There is no question that the partial abandonment of the lines had been voluntary on the part of the respondent, and under the law cancellation of his certificates of public convenience may be ordered. However, it is a fact, of which we take judicial notice, that in the years 1950 and 1951 there was an acute shortage of tires, which made difficult the continued operation of many trucks not only in the transportation lines but also in other industrial pursuits. The absence of this very important item in the transportation business was entirely beyond the control of the respondent, and constitutes a good excuse for the temporary suspension of the trips under his certificates of public convenience. Furthermore, no other evidence was introduced to show that the public had in any way or manner been inconvenienced or prejudiced by the suspension of the operation of said lines, and certainly petitioner did not suffer thereby. Evidently, petitioner’s purpose in instituting the proceedings for cancellation is to remove respondent as a competitor in the business in which they are both engaged.

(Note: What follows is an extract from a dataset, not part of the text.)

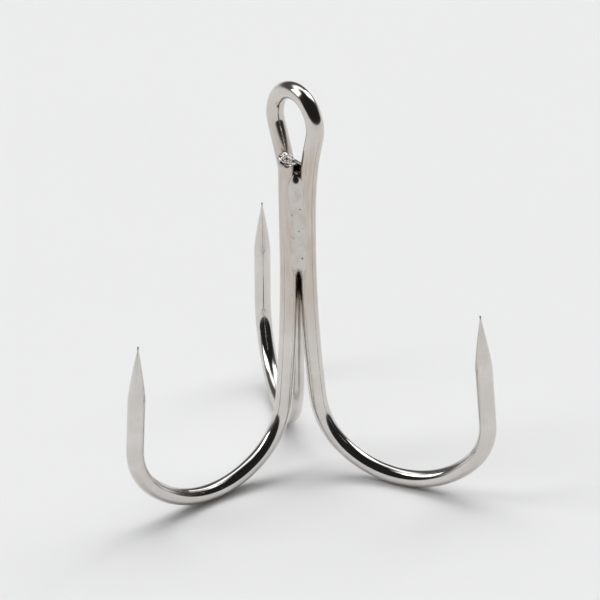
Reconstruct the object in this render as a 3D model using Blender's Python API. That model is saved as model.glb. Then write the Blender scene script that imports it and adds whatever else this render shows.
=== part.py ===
"""Treble fishing hook with straight needle points and a ring eye.

One wire is bent into the double hook: it runs from one point through its bend and up its shank, round the
eye, and down the other shank to the second point. A second wire makes the single hook, whose shank ends cut
off under the eye. Three seams of braze metal fill the valleys between the three shanks.

Frame: the origin is the centre of the eye and +Z runs up the shank axis. The eye opens along Y, the double
hook spreads evenly to both sides of the YZ plane, and the single hook points towards -Y.
Lengths are in metres and angles in radians.
"""

from math import acos, ceil, copysign, cos, pi, radians, sin

import bmesh
import bpy
import numpy as np
from mathutils import Matrix, Vector

# The wire, and how the two wires stand side by side in the shank
WIRE_DIAMETER = 0.00146
SHANK_GAP = 0.00019  # open width between the double hook's two shanks, before the braze fills it
DOUBLE_SPREAD = radians(126)  # angle between the double hook's two bends, seen from above

# The eye and its neck
EYE_INNER_DIAMETER = 0.00376
NECK_ANGLE = radians(18)  # how far each side of the eye leans out where the neck runs straight
NECK_STRAIGHT = 0.00087

# The side view of one hook, from the end of the neck down to the point
SHANK_STRAIGHT = 0.0009
FLARE_RADIUS = 0.119
FLARE_ANGLE = radians(6.5)
FLARE_STRAIGHT = 0.0002
SHANK_BEND_RADIUS = 0.00649
SHANK_BEND_ANGLE = radians(48)
BASE_RADIUS = 0.00851
BASE_ANGLE = radians(86)
POINT_BEND_RADIUS = 0.00521
POINT_LEAN = radians(4.8)  # the point leans in towards the shank
DOUBLE_POINT_LENGTH = 0.00982
SINGLE_POINT_LENGTH = 0.00917

# The needle point, a slightly bellied cone
TAPER_LENGTH = 0.0047
TAPER_POWER = 1.26
TIP_RADIUS = 0.00004
TAPER_STEPS = 10

# The single hook's cut end, below the eye's centre
CUT_END_DROP = 0.0031

# The braze seams
BRAZE_CLEARANCE = 0.00003
FRONT_SEAM_BELOW_CUT = 0.0010  # top of the two seams beside the single hook, below its cut end
REAR_SEAM_CLIMB = 0.0069  # top of the rear seam, above the foot of the neck
SEAM_RUN_INTO_FLARE = 0.0025  # how far the seams run down past the straight shank
SEAM_RUNOUT = 0.0011  # length at each end over which the braze sinks back between the wires
SEAM_CONTACT = radians(24)  # where the braze meets the wire, measured back from the outermost line
SEAM_END_CONTACT = radians(78)
SEAM_DIP = 0.00003  # hollow of the braze's outer face
SEAM_STATIONS = 18
SEAM_WRAP_POINTS = 7
SEAM_FACE_POINTS = 3

# How finely curves are drawn
CHORD_ERROR = 0.000004
WIRE_SIDES_RESOLUTION = 4
TIDY_DISTANCE = 0.0000005
SHARP_EDGE = radians(40)

WIRE_RADIUS = WIRE_DIAMETER / 2
HALF_SPREAD = DOUBLE_SPREAD / 2
SHANK_OFFSET = (WIRE_DIAMETER + SHANK_GAP) / 2 / sin(HALF_SPREAD)  # each shank's distance from the axis
EYE_RADIUS = EYE_INNER_DIAMETER / 2 + WIRE_RADIUS
NECK_FOOT_OUT = SHANK_OFFSET * sin(HALF_SPREAD)
NECK_RADIUS = (EYE_RADIUS * cos(NECK_ANGLE) - NECK_FOOT_OUT - NECK_STRAIGHT * sin(NECK_ANGLE)) / (
    1 - cos(NECK_ANGLE)
)
NECK_FOOT = -(NECK_RADIUS + EYE_RADIUS) * sin(NECK_ANGLE) - NECK_STRAIGHT * cos(NECK_ANGLE)
SEAM_BOTTOM = NECK_FOOT - SHANK_STRAIGHT - SEAM_RUN_INTO_FLARE
FRONT_SEAM_TOP = -CUT_END_DROP - FRONT_SEAM_BELOW_CUT
REAR_SEAM_TOP = NECK_FOOT + REAR_SEAM_CLIMB

DOWN, UP, INWARD = 0.0, pi, 1.5 * pi  # headings, which turn from straight down through outwards to up

NICKEL = ("bright_nickel", (0.66, 0.64, 0.61, 1.0), 0.16)
BRAZE = ("plated_braze", (0.60, 0.58, 0.55, 1.0), 0.30)


class Trace:
    """A centreline drawn in a plane by straights and arcs that meet without a kink."""

    def __init__(self, out, height, heading):
        """Start at a point, facing along a heading."""
        self.points = [(out, height)]
        self.heading = heading

    def straight(self, length, steps=1):
        """Go straight on."""
        out, height = self.points[-1]
        for step in range(1, steps + 1):
            done = length * step / steps
            self.points.append((out + done * sin(self.heading), height - done * cos(self.heading)))
        return self

    def arc(self, radius, turn):
        """Turn by an angle, outwards and up if it is positive."""
        out, height = self.points[-1]
        side = copysign(radius, turn)
        centre = (out + side * cos(self.heading), height + side * sin(self.heading))
        steps = ceil(abs(turn) / (2 * acos(1 - CHORD_ERROR / radius)))
        for step in range(1, steps + 1):
            heading = self.heading + turn * step / steps
            self.points.append((centre[0] - side * cos(heading), centre[1] - side * sin(heading)))
        self.heading += turn
        return self


def eye_side():
    """Half of the eye in its own plane, from the foot of the neck to the crown over the centre."""
    trace = Trace(NECK_FOOT_OUT, NECK_FOOT, UP)
    trace.arc(NECK_RADIUS, -NECK_ANGLE)
    trace.straight(NECK_STRAIGHT)
    trace.arc(EYE_RADIUS, INWARD - trace.heading)
    return trace.points


def shank_side():
    """One shank's side view as (distance from the axis, height), from the foot of the neck to its bend."""
    trace = Trace(SHANK_OFFSET, NECK_FOOT, DOWN)
    trace.straight(SHANK_STRAIGHT)
    trace.arc(FLARE_RADIUS, FLARE_ANGLE)
    return trace.straight(FLARE_STRAIGHT)


def hook_side(point_length):
    """One hook's whole side view, from the foot of the neck to its point."""
    trace = shank_side()
    trace.arc(SHANK_BEND_RADIUS, SHANK_BEND_ANGLE)
    trace.arc(BASE_RADIUS, BASE_ANGLE)
    trace.arc(POINT_BEND_RADIUS, UP + POINT_LEAN - trace.heading)
    trace.straight(point_length - TAPER_LENGTH)
    trace.straight(TAPER_LENGTH, TAPER_STEPS)
    return trace.points


def turned(side, direction):
    """Stand a side view up in space, with the hook pointing in a direction seen from above."""
    return [Vector((out * cos(direction), out * sin(direction), height)) for out, height in side]


def eye_in_space(side):
    """The eye from the left shank over the crown to the right one, eased onto the axis as it rises."""
    foot_set_back = SHANK_OFFSET * cos(HALF_SPREAD)

    def place(out, height):
        climb = min(1 - height / NECK_FOOT, 1)
        eased = climb * climb * (3 - 2 * climb)
        return Vector((out, foot_set_back * (1 - eased), height))

    right = [place(out, height) for out, height in side]
    left = [Vector((-point.x, point.y, point.z)) for point in right]
    return left + right[-2::-1]


def needle_radii(points):
    """The wire's radius at each point of a path that ends in a needle point."""
    radii = []
    left = sum((b - a).length for a, b in zip(points, points[1:]))
    for index, point in enumerate(points):
        if index:
            left -= (point - points[index - 1]).length
        along = min(max(left / TAPER_LENGTH, 0), 1)
        radii.append(max(WIRE_RADIUS * (1 - (1 - along) ** TAPER_POWER), TIP_RADIUS))
    return radii


def make_material(name, colour, roughness):
    material = bpy.data.materials.new(name)
    material.use_nodes = True
    shader = material.node_tree.nodes["Principled BSDF"]
    shader.inputs["Base Color"].default_value = colour
    shader.inputs["Metallic"].default_value = 1.0
    shader.inputs["Roughness"].default_value = roughness
    material.diffuse_color = colour
    return material


def add_wire(name, points, radii, material, collection):
    """A round wire along a path, as a bevelled curve with closed ends."""
    curve = bpy.data.curves.new(name, "CURVE")
    curve.dimensions = "3D"
    curve.bevel_depth = WIRE_RADIUS
    curve.bevel_resolution = WIRE_SIDES_RESOLUTION
    curve.use_fill_caps = True
    spline = curve.splines.new("POLY")
    spline.points.add(len(points) - 1)
    for spot, point, radius in zip(spline.points, points, radii):
        spot.co = (*point, 1.0)
        spot.radius = radius / WIRE_RADIUS
    spline.use_smooth = True
    curve.materials.append(material)
    wire = bpy.data.objects.new(name, curve)
    collection.objects.link(wire)
    return wire


class Shank:
    """Where one wire stands at each height between its bend and the eye."""

    def __init__(self, points):
        """Sort the centreline's points by height."""
        rising = sorted(points, key=lambda point: point.z)
        self.heights = [point.z for point in rising]
        self.x = [point.x for point in rising]
        self.y = [point.y for point in rising]
        self.stretch = np.hypot(1, np.hypot(np.gradient(self.x, self.heights), np.gradient(self.y, self.heights)))

    def centre(self, height):
        """The wire's centre at one height, seen from above."""
        return Vector((np.interp(height, self.heights, self.x), np.interp(height, self.heights, self.y)))

    def reach(self, height):
        """How far the braze stands off the centre: a wire that leans is longer across in a level cut."""
        stretch = float(np.interp(height, self.heights, self.stretch))
        return WIRE_RADIUS * stretch + BRAZE_CLEARANCE


def seam_section(first_shank, second_shank, height, contact):
    """The braze's outline between two wires at one height, seen from above, as a closed ring of points.

    It starts near the axis, follows the first wire out to where the braze ends on it, crosses the hollow
    outer face, and comes back along the second wire. contact is how far round the wire it falls short.
    """
    first, second = first_shank.centre(height), second_shank.centre(height)
    middle = (first + second).normalized()
    across = (second - first).normalized()
    outward = Vector((across.y, -across.x))
    if outward.dot(middle) < 0:
        outward.negate()
    half_sector = middle.angle(first)
    ring = [middle * (BRAZE_CLEARANCE / 2 / sin(half_sector))]

    def wrap(centre, reach, towards):
        """Points round one wire, from its side nearest the axis to the edge of the braze."""
        inner = (-centre).normalized()
        turn = inner.angle(towards) + towards.angle(outward) - contact
        way = copysign(1, inner.cross(towards))
        slack = BRAZE_CLEARANCE / 2 / reach
        angles = np.linspace(slack, turn, SEAM_WRAP_POINTS)
        return [centre + reach * (Matrix.Rotation(way * angle, 2) @ inner) for angle in angles]

    near = wrap(first, first_shank.reach(height), across)
    far = wrap(second, second_shank.reach(height), -across)
    face = []
    for step in range(1, SEAM_FACE_POINTS + 1):
        share = step / (SEAM_FACE_POINTS + 1)
        hollow = SEAM_DIP * 4 * share * (1 - share)
        face.append(near[-1].lerp(far[-1], share) - outward * hollow)
    return ring + near + face + far[::-1]


def add_seam(name, first, second, top, material, collection):
    """One seam of braze between two shanks, lofted through sections from its lower end to its upper end."""
    mesh_data = bmesh.new()
    rings = []
    for share in np.linspace(0, 1, SEAM_STATIONS):
        height = SEAM_BOTTOM + (top - SEAM_BOTTOM) * (0.5 - 0.5 * cos(pi * share))
        run = min(height - SEAM_BOTTOM, top - height) / SEAM_RUNOUT
        sunk = max(1 - run, 0) ** 2
        contact = SEAM_CONTACT + (SEAM_END_CONTACT - SEAM_CONTACT) * sunk
        outline = seam_section(first, second, height, contact)
        rings.append([mesh_data.verts.new((point.x, point.y, height)) for point in outline])
    count = len(rings[0])
    for lower, upper in zip(rings, rings[1:]):
        for index in range(count):
            after = (index + 1) % count
            mesh_data.faces.new((lower[index], lower[after], upper[after], upper[index]))
    mesh_data.faces.new(rings[0][::-1])
    mesh_data.faces.new(rings[-1])
    bmesh.ops.remove_doubles(mesh_data, verts=mesh_data.verts, dist=TIDY_DISTANCE)
    bmesh.ops.recalc_face_normals(mesh_data, faces=mesh_data.faces)
    mesh = bpy.data.meshes.new(name)
    mesh_data.to_mesh(mesh)
    mesh_data.free()
    mesh.shade_smooth()
    mesh.set_sharp_from_angle(angle=SHARP_EDGE)
    mesh.materials.append(material)
    seam = bpy.data.objects.new(name, mesh)
    collection.objects.link(seam)
    return seam


def make_double_hook(eye_path, material, collection):
    """The long wire, from the left point over the eye to the right point."""
    side = hook_side(DOUBLE_POINT_LENGTH)
    right_path = turned(side, pi / 2 - HALF_SPREAD)
    left_path = turned(side, pi / 2 + HALF_SPREAD)
    path = left_path[:0:-1] + eye_path + right_path[1:]
    right_radii = needle_radii(path[len(path) // 2:])
    add_wire("double_hook_wire", path, right_radii[:0:-1] + right_radii, material, collection)


def make_single_hook(material, collection):
    """The short wire, from its cut end to its point."""
    cut_end = Vector((0, -SHANK_OFFSET, -CUT_END_DROP))
    path = [cut_end] + turned(hook_side(SINGLE_POINT_LENGTH), -pi / 2)
    add_wire("single_hook_wire", path, needle_radii(path), material, collection)
    return cut_end


def make_seams(eye_path, cut_end, material, collection):
    """The three seams of braze in the valleys between the shanks."""
    side = shank_side().points
    crown = len(eye_path) // 2
    right = Shank(turned(side, pi / 2 - HALF_SPREAD) + eye_path[crown:-1])
    left = Shank(turned(side, pi / 2 + HALF_SPREAD) + eye_path[1:crown + 1])
    single = Shank(turned(side, -pi / 2) + [cut_end])
    add_seam("braze_seam_right", single, right, FRONT_SEAM_TOP, material, collection)
    add_seam("braze_seam_left", single, left, FRONT_SEAM_TOP, material, collection)
    add_seam("braze_seam_rear", right, left, REAR_SEAM_TOP, material, collection)


def main():
    for old in list(bpy.data.objects):
        bpy.data.objects.remove(old, do_unlink=True)
    hook = bpy.data.collections.new("treble_hook")
    bpy.context.scene.collection.children.link(hook)
    nickel = make_material(*NICKEL)
    braze = make_material(*BRAZE)
    eye_path = eye_in_space(eye_side())
    make_double_hook(eye_path, nickel, hook)
    cut_end = make_single_hook(nickel, hook)
    make_seams(eye_path, cut_end, braze, hook)


main()
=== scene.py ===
"""Visual model of a treble fishing hook, with its studio.

Two nickel-plated wires make the hook. One is bent into the double hook: it runs from point to point through
two bends, up and down the shank and round the eye. The other is the single hook, whose shank is sheared off
under the eye. Plated braze fills the valleys between the three shanks.

Frame: the origin is the centre of the eye and +Z runs up the shank. The eye opens along Y and the single
hook points towards -Y. Lengths are in metres and angles in radians.
"""

import logging
from collections.abc import Callable, Sequence
from dataclasses import dataclass, field
from enum import Enum
from math import ceil, copysign, cos, pi, radians, sin

import bmesh
import bpy
import numpy as np
from mathutils import Matrix, Vector, noise


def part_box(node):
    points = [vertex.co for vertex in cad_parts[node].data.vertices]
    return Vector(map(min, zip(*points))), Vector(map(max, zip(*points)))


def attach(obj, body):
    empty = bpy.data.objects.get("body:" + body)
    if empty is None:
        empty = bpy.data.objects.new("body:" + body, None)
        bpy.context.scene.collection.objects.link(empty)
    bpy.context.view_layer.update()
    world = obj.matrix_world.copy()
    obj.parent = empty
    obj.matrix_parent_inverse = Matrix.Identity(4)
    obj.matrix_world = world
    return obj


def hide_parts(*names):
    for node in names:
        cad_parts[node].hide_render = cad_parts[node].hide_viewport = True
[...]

The record does not disclose why respondent’s certificates were granted. We presume they were necessary for public convenience. Under the facts proven and the circumstances appearing in the record, we are not prepared to state that the Commission committed an abuse of discretion in refusing to cancel the certificates of public convenience granted the Respondent. (Rural Transit Co. v. Viuda de Sison, 57 Phil. 857.) Certificates of public convenience involve investment of a big amount of capital, both in securing the certificate and in maintaining the operation of the lines covered thereby, and mere failure to operate temporarily should not be a ground for cancellation, especially as when, in the case at bar, the suspension of the service was directly caused by circumstances beyond the operator’s control, namely, the dearth of truck tires and spare parts.

The appeal must be denied and the decision of the Public Service Commission affirmed, with costs against the petitioner.

Paras, C.J., Pablo, Bengzon, Padilla, Montemayor, Reyes, A., Jugo, Bautista Angelo, Concepcion and Reyes, J.B.L., JJ., concur.